%%

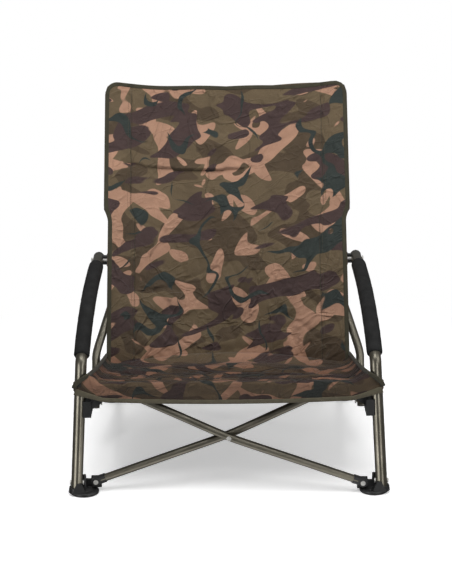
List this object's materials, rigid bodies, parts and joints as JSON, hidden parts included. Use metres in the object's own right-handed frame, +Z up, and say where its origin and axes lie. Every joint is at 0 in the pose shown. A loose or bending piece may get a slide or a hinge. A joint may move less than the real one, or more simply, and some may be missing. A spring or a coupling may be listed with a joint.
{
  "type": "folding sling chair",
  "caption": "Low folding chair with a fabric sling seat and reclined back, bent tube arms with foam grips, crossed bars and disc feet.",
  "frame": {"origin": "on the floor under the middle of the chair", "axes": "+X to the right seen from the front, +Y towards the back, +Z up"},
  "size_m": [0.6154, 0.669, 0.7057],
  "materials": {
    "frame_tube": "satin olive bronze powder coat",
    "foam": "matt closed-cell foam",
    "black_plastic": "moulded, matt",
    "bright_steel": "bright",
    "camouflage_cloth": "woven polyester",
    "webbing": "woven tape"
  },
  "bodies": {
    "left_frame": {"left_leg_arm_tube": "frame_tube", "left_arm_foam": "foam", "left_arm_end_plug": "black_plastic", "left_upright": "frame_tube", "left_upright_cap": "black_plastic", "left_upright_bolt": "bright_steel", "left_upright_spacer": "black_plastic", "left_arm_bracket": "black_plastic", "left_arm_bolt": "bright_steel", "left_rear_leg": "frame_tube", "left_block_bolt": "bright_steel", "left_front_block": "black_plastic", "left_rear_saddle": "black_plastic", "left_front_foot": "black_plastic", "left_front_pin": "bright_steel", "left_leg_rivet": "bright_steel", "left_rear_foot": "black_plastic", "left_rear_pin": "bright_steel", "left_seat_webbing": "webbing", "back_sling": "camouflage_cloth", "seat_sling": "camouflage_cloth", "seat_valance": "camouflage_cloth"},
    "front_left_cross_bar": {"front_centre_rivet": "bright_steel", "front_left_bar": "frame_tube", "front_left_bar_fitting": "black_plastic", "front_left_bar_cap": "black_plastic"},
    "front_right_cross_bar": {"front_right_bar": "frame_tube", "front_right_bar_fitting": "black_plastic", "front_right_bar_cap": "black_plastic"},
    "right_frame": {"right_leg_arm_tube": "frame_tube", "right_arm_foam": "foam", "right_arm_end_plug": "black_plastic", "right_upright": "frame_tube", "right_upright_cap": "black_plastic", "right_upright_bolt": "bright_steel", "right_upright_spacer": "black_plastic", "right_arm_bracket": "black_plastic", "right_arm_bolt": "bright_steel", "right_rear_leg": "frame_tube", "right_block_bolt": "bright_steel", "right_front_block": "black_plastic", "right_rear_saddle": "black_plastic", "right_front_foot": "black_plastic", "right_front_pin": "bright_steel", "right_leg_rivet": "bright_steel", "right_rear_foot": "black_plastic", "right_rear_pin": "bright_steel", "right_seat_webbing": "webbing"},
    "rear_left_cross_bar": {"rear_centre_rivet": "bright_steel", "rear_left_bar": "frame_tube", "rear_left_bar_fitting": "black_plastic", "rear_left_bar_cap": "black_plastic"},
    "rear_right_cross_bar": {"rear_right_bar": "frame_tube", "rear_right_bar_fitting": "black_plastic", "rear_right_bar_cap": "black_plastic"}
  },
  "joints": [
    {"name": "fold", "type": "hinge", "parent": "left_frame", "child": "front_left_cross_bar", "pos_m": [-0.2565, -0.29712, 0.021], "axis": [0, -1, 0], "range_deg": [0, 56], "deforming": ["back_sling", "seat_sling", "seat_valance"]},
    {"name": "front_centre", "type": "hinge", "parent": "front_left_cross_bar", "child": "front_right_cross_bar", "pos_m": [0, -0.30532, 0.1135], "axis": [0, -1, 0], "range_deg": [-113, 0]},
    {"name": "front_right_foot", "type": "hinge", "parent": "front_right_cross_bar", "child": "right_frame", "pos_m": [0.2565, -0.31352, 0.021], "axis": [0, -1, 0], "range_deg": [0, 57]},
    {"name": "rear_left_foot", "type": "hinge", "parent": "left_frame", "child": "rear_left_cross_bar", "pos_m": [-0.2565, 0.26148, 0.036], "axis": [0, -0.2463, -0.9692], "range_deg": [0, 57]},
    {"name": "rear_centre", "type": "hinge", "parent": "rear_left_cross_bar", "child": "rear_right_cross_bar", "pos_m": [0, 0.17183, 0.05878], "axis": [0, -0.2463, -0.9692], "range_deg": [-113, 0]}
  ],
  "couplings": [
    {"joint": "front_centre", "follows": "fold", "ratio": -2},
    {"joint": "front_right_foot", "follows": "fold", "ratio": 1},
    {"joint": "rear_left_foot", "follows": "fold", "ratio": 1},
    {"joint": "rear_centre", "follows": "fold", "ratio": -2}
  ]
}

%%

▶ **Given problem**: Copy out the full listing exactly.

▶ **Solution to this exercise**:
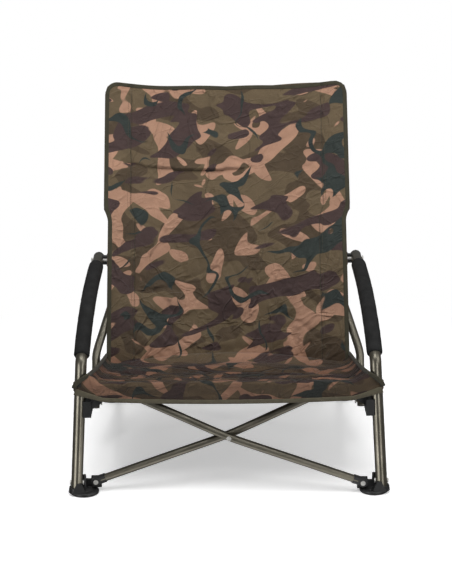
List this object's materials, rigid bodies, parts and joints as JSON, hidden parts included. Use metres in the object's own right-handed frame, +Z up, and say where its origin and axes lie. Every joint is at 0 in the pose shown. A loose or bending piece may get a slide or a hinge. A joint may move less than the real one, or more simply, and some may be missing. A spring or a coupling may be listed with a joint.
{
  "type": "folding sling chair",
  "caption": "Low folding chair with a fabric sling seat and reclined back, bent tube arms with foam grips, crossed bars and disc feet.",
  "frame": {"origin": "on the floor under the middle of the chair", "axes": "+X to the right seen from the front, +Y towards the back, +Z up"},
  "size_m": [0.6154, 0.669, 0.7057],
  "materials": {
    "frame_tube": "satin olive bronze powder coat",
    "foam": "matt closed-cell foam",
    "black_plastic": "moulded, matt",
    "bright_steel": "bright",
    "camouflage_cloth": "woven polyester",
    "webbing": "woven tape"
  },
  "bodies": {
    "left_frame": {"left_leg_arm_tube": "frame_tube", "left_arm_foam": "foam", "left_arm_end_plug": "black_plastic", "left_upright": "frame_tube", "left_upright_cap": "black_plastic", "left_upright_bolt": "bright_steel", "left_upright_spacer": "black_plastic", "left_arm_bracket": "black_plastic", "left_arm_bolt": "bright_steel", "left_rear_leg": "frame_tube", "left_block_bolt": "bright_steel", "left_front_block": "black_plastic", "left_rear_saddle": "black_plastic", "left_front_foot": "black_plastic", "left_front_pin": "bright_steel", "left_leg_rivet": "bright_steel", "left_rear_foot": "black_plastic", "left_rear_pin": "bright_steel", "left_seat_webbing": "webbing", "back_sling": "camouflage_cloth", "seat_sling": "camouflage_cloth", "seat_valance": "camouflage_cloth"},
    "front_left_cross_bar": {"front_centre_rivet": "bright_steel", "front_left_bar": "frame_tube", "front_left_bar_fitting": "black_plastic", "front_left_bar_cap": "black_plastic"},
    "front_right_cross_bar": {"front_right_bar": "frame_tube", "front_right_bar_fitting": "black_plastic", "front_right_bar_cap": "black_plastic"},
    "right_frame": {"right_leg_arm_tube": "frame_tube", "right_arm_foam": "foam", "right_arm_end_plug": "black_plastic", "right_upright": "frame_tube", "right_upright_cap": "black_plastic", "right_upright_bolt": "bright_steel", "right_upright_spacer": "black_plastic", "right_arm_bracket": "black_plastic", "right_arm_bolt": "bright_steel", "right_rear_leg": "frame_tube", "right_block_bolt": "bright_steel", "right_front_block": "black_plastic", "right_rear_saddle": "black_plastic", "right_front_foot": "black_plastic", "right_front_pin": "bright_steel", "right_leg_rivet": "bright_steel", "right_rear_foot": "black_plastic", "right_rear_pin": "bright_steel", "right_seat_webbing": "webbing"},
    "rear_left_cross_bar": {"rear_centre_rivet": "bright_steel", "rear_left_bar": "frame_tube", "rear_left_bar_fitting": "black_plastic", "rear_left_bar_cap": "black_plastic"},
    "rear_right_cross_bar": {"rear_right_bar": "frame_tube", "rear_right_bar_fitting": "black_plastic", "rear_right_bar_cap": "black_plastic"}
  },
  "joints": [
    {"name": "fold", "type": "hinge", "parent": "left_frame", "child": "front_left_cross_bar", "pos_m": [-0.2565, -0.29712, 0.021], "axis": [0, -1, 0], "range_deg": [0, 56], "deforming": ["back_sling", "seat_sling", "seat_valance"]},
    {"name": "front_centre", "type": "hinge", "parent": "front_left_cross_bar", "child": "front_right_cross_bar", "pos_m": [0, -0.30532, 0.1135], "axis": [0, -1, 0], "range_deg": [-113, 0]},
    {"name": "front_right_foot", "type": "hinge", "parent": "front_right_cross_bar", "child": "right_frame", "pos_m": [0.2565, -0.31352, 0.021], "axis": [0, -1, 0], "range_deg": [0, 57]},
    {"name": "rear_left_foot", "type": "hinge", "parent": "left_frame", "child": "rear_left_cross_bar", "pos_m": [-0.2565, 0.26148, 0.036], "axis": [0, -0.2463, -0.9692], "range_deg": [0, 57]},
    {"name": "rear_centre", "type": "hinge", "parent": "rear_left_cross_bar", "child": "rear_right_cross_bar", "pos_m": [0, 0.17183, 0.05878], "axis": [0, -0.2463, -0.9692], "range_deg": [-113, 0]}
  ],
  "couplings": [
    {"joint": "front_centre", "follows": "fold", "ratio": -2},
    {"joint": "front_right_foot", "follows": "fold", "ratio": 1},
    {"joint": "rear_left_foot", "follows": "fold", "ratio": 1},
    {"joint": "rear_centre", "follows": "fold", "ratio": -2}
  ]
}